All the major cases currently before the superior judiciary involve specific articles of the constitution. Some of the articles like immunity to the president from initiating or continuing with any criminal proceedings (Article 248(2)) are so clear-cut one wonders why this matter should stay unresolved for such a long time. Similarly, the constitution recognises the primacy of parliament for constitutional amendments (Article 239(5), (6)), and a party office is not yet labelled as an office of profit. In the past, the heads of state and government have held the top party slot without triggering appeal to the superior judiciary. Such political issues should be settled in parliament by legislation for the separation of the two offices.

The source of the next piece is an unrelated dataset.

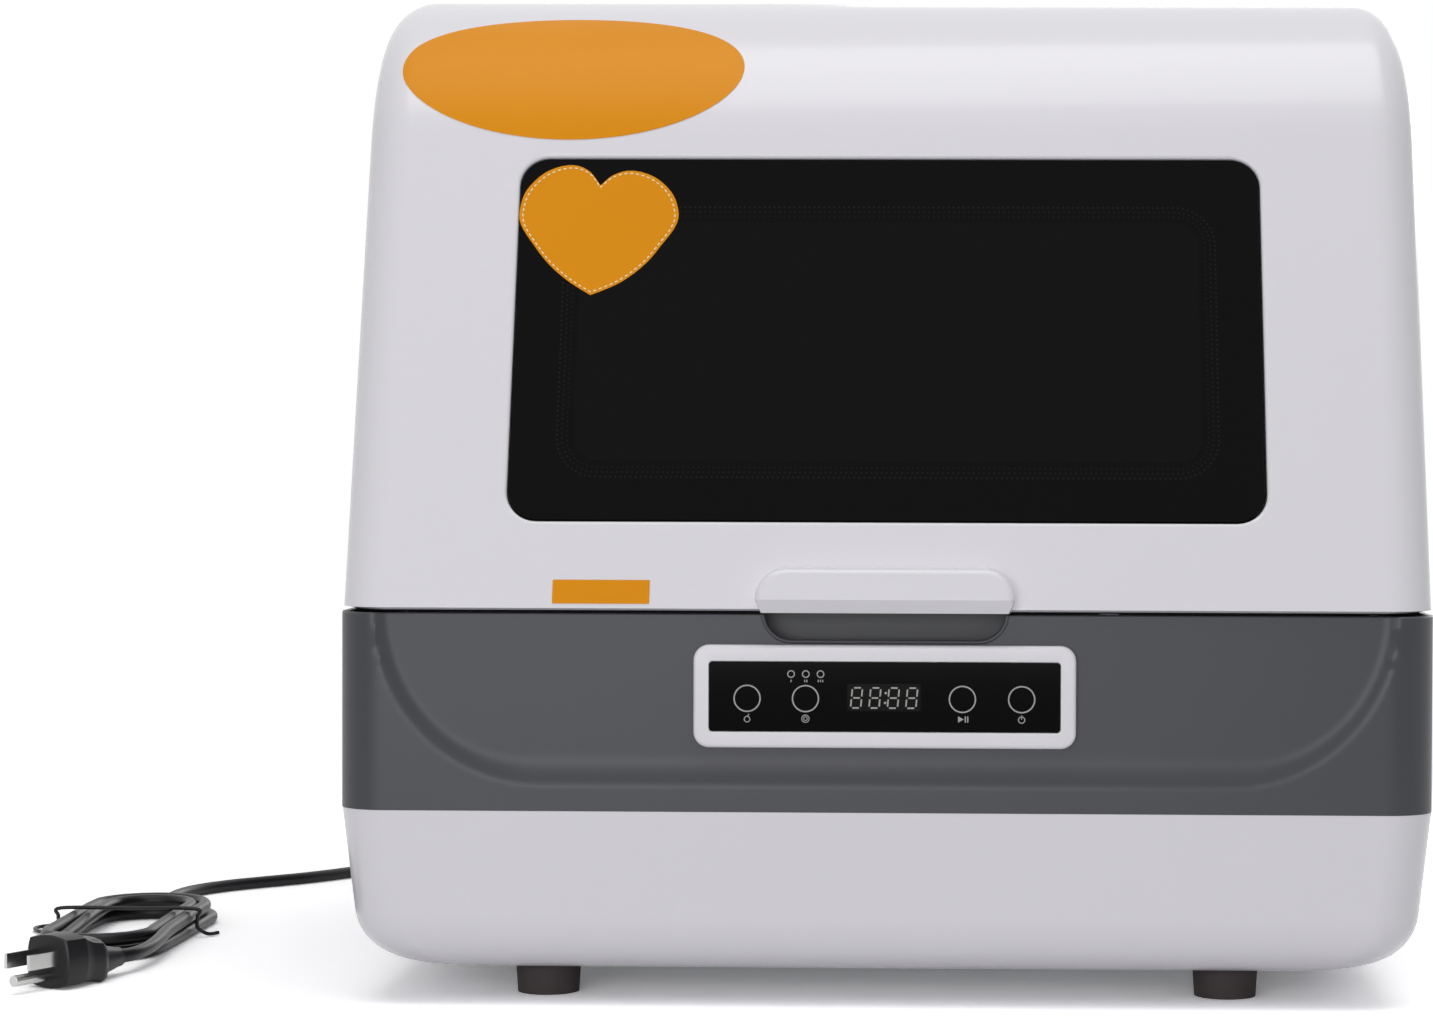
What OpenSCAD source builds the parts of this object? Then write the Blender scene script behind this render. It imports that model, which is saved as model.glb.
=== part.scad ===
// Countertop dishwasher: a hood that lifts on a rear hinge over a fixed tub, belt and base.
// Millimetres, +Z up, front faces -Y, origin on the worktop under the middle of the body.

/* [Body] */
// Width across the belt
body_w = 450; // [430:5:500]
// Depth from the belt's front face to the back
body_d = 420; // [410:5:460]
// Height from the worktop to the top
body_h = 430; // [420:5:470]
// Wall of the plastic shells
wall = 3; // [2.5:0.5:4]
// Radius of the upright corners
corner_r = 20; // [16:1:24]
// Height of the base's underside above the worktop
base_z = 15; // [13:1:18]
// Height of the seam between base and belt
belt_z = 81.5; // [78:0.5:84]
// Height of the belt's top edge
belt_top = 163; // [160:1:168]
// How far the belt stands out past base and hood
belt_proud = 0.6; // [0.4:0.1:1.5]
// Draft of the base's sides, degrees
base_draft = 7; // [5:0.5:9]
// Radius where the base's sides turn under
base_r = 26; // [24:1:32]

/* [Hood] */
// Lean of the hood's front, degrees
lean = 18; // [14:0.5:20]
// Radius where the front turns into the top
hood_r = 95; // [85:1:105]
// Radius where the top turns into the back
rear_r = 30; // [28:1:36]
// Gap of the seam under the hood
seam = 1.5; // [1:0.1:2]
// Depth of the fixed rear housing
rear_d = 100.5; // [96:0.5:110]
// Distance from the outer skin to the hood's liner
liner_gap = 14; // [13:0.5:15]
// Wall of the hood's liner
liner_t = 2; // [1.5:0.25:2.5]

/* [Window] */
// Width of the glass
window_w = 312; // [260:2:330]
// Height of the glass along the lean
window_h = 160; // [130:2:165]
// Corner radius of the glass
window_r = 12; // [6:1:20]
// Thickness of the glass
window_t = 4; // [3:0.5:4.5]
// Distance from the hood's lower edge to the glass
window_up = 38; // [34:1:44]
// How far the glass lies below the skin
window_sink = 0.8; // [0.4:0.1:1.2]

/* [Handle] */
// Width of the handle at its lip
handle_w = 108; // [90:2:130]
// Height of the handle
handle_h = 18.5; // [15:0.5:24]
// How far the lip stands out past the belt
handle_out = 8; // [5:0.5:10]
// Depth of the finger recess
recess_d = 14; // [12:0.5:15]
// Height of the finger recess
recess_h = 12; // [10:0.5:14]

/* [Control panel] */
// Depth of the belt's scooped face
scoop = 3; // [2:0.25:3.5]
// Width of the bezel
bezel_w = 156; // [140:2:180]
// Height of the bezel
bezel_h = 42; // [38:1:44]
// How far the bezel stands out of the scooped face
bezel_t = 4; // [3:0.25:5]
// Height of the bezel's centre
bezel_z = 128.9; // [126:0.5:131]
// Width of the touch glass
touch_w = 143; // [126:1:146]
// Height of the touch glass
touch_h = 28.4; // [26:0.2:30]
// Thickness of the touch glass
touch_t = 2; // [1.5:0.25:2.5]

/* [Tub] */
// Height of the tub's floor
tub_z = 98; // [96:1:102]
// Wall of the tub
tub_t = 1.5; // [1:0.25:2]
// Distance from the belt's side to the room inside the tub
tub_side = 26.5; // [26.5:0.5:32]
// Distance from the belt's front to the tub
tub_in = 26; // [25:0.5:30]
// Corner radius of the tub
tub_r = 28; // [20:1:40]
// Length of each arm of the spray arm
arm_l = 132; // [100:2:136]
// Thickness of the door seal's band
seal_w = 4.5; // [4:0.25:4.5]

/* [Hinge] */
// Radius of the hinge barrel
barrel_r = 6.5; // [6:0.1:6.8]
// Radius of the hinge pin
pin_r = 2.5; // [2:0.1:3]
// Width of each hinge arm
arm_w = 40; // [30:1:50]
// Distance from the middle to each hinge arm's centre
arm_x = 130; // [100:1:150]

/* [Rack] */
// Diameter of the rack's wires
wire = 3; // [2.4:0.2:3.6]
// Height of the rack
rack_h = 66; // [50:2:80]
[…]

These controversies have brought Pakistan’s current democracy to the brink of collapse. The fact remains that if the present state of affairs is not changed, Pakistan may become a non-functional and non-effective state. What will the military do, whose stakes are very high in political stability, because it is addressing the triangular challenge of terrorism, India’s security pressure, and rescue and relief work for the flood-hit people? It may be hesitant to get involved in another task. However, if the situation gets out of hand with the pro and anti-government elements confronting each other, the military top brass may find it difficult to stay indifferent. Alternatively, the superior judiciary may seek the military’s cooperation.
Unless the present drift between the superior judiciary and the executive is moderated, Pakistan’s capacity to cope with its acute economic problems, the threat of terrorism and the rehabilitation of the flood-hit people will be greatly undermined.